Collected material:
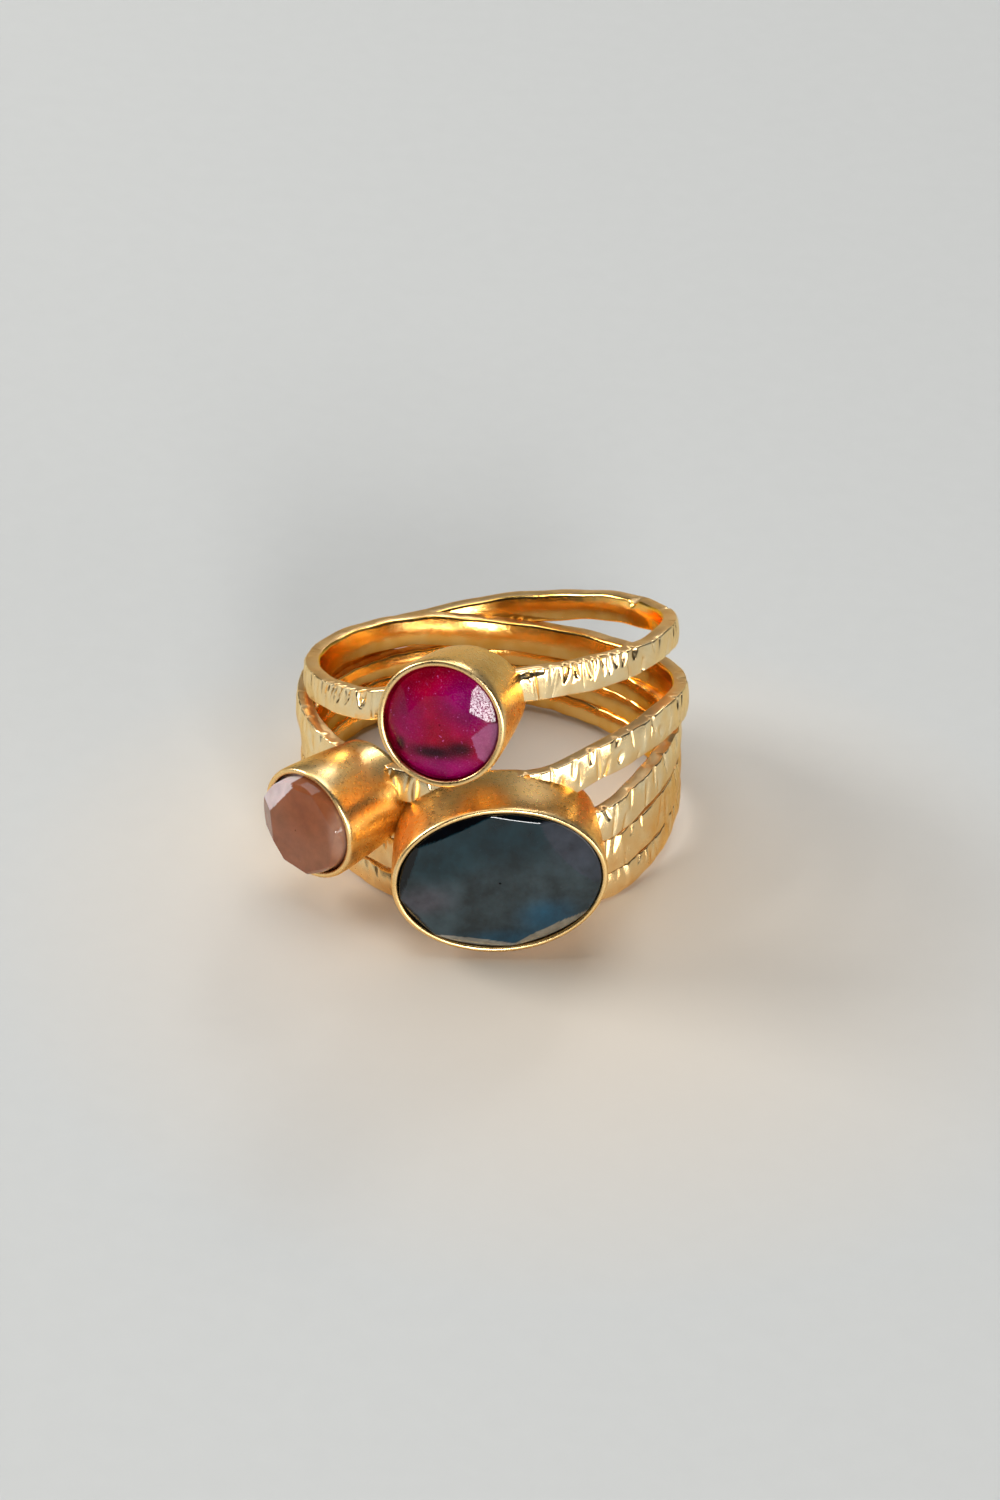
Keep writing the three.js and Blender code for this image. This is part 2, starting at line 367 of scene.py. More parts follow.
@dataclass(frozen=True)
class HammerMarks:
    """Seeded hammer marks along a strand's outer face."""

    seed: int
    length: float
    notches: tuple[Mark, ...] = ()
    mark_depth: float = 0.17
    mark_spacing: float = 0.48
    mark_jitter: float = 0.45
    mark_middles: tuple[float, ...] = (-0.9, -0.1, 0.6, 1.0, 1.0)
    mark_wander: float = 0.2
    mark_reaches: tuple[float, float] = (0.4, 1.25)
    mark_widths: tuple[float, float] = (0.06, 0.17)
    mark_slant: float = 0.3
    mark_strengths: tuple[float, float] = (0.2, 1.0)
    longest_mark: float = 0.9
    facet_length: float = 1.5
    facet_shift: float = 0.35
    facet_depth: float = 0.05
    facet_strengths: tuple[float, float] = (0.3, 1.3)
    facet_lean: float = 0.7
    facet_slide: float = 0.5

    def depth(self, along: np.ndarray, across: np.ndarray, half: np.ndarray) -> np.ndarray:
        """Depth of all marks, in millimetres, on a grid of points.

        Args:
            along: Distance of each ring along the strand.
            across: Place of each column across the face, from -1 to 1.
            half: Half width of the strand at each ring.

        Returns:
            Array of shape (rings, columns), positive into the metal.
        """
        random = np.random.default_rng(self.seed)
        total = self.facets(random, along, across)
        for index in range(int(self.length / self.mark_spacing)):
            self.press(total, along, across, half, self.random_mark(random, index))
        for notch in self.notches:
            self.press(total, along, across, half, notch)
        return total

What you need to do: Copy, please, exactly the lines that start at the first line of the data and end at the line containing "half: Half width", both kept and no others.

Result:
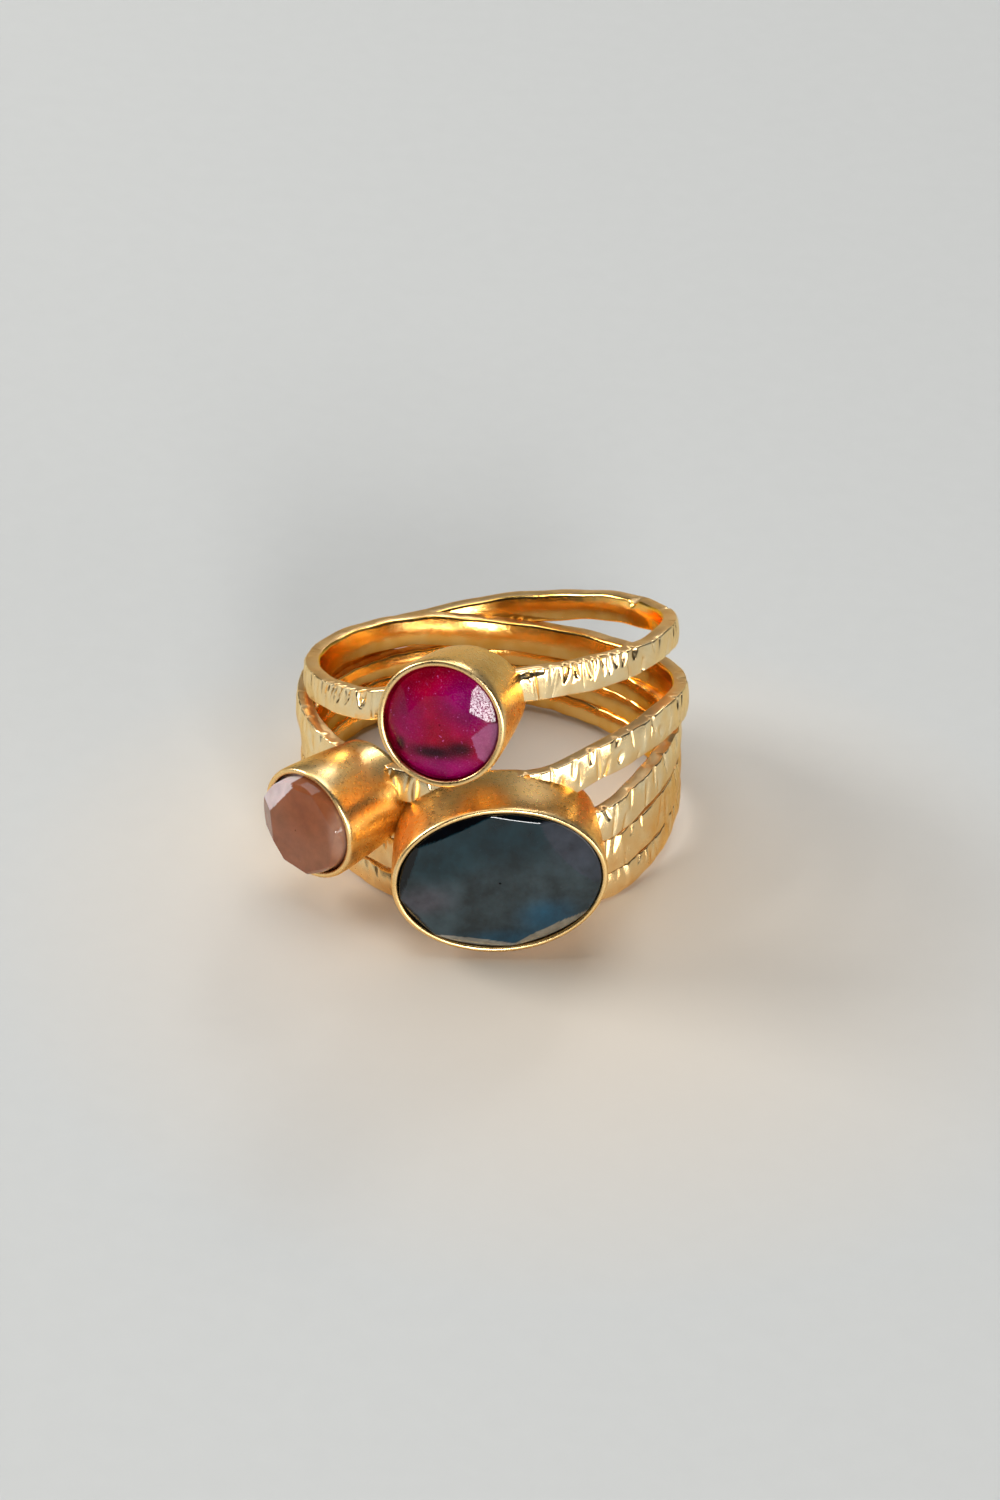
Keep writing the three.js and Blender code for this image. This is part 2, starting at line 367 of scene.py. More parts follow.
@dataclass(frozen=True)
class HammerMarks:
    """Seeded hammer marks along a strand's outer face."""

    seed: int
    length: float
    notches: tuple[Mark, ...] = ()
    mark_depth: float = 0.17
    mark_spacing: float = 0.48
    mark_jitter: float = 0.45
    mark_middles: tuple[float, ...] = (-0.9, -0.1, 0.6, 1.0, 1.0)
    mark_wander: float = 0.2
    mark_reaches: tuple[float, float] = (0.4, 1.25)
    mark_widths: tuple[float, float] = (0.06, 0.17)
    mark_slant: float = 0.3
    mark_strengths: tuple[float, float] = (0.2, 1.0)
    longest_mark: float = 0.9
    facet_length: float = 1.5
    facet_shift: float = 0.35
    facet_depth: float = 0.05
    facet_strengths: tuple[float, float] = (0.3, 1.3)
    facet_lean: float = 0.7
    facet_slide: float = 0.5

    def depth(self, along: np.ndarray, across: np.ndarray, half: np.ndarray) -> np.ndarray:
        """Depth of all marks, in millimetres, on a grid of points.

        Args:
            along: Distance of each ring along the strand.
            across: Place of each column across the face, from -1 to 1.
            half: Half width of the strand at each ring.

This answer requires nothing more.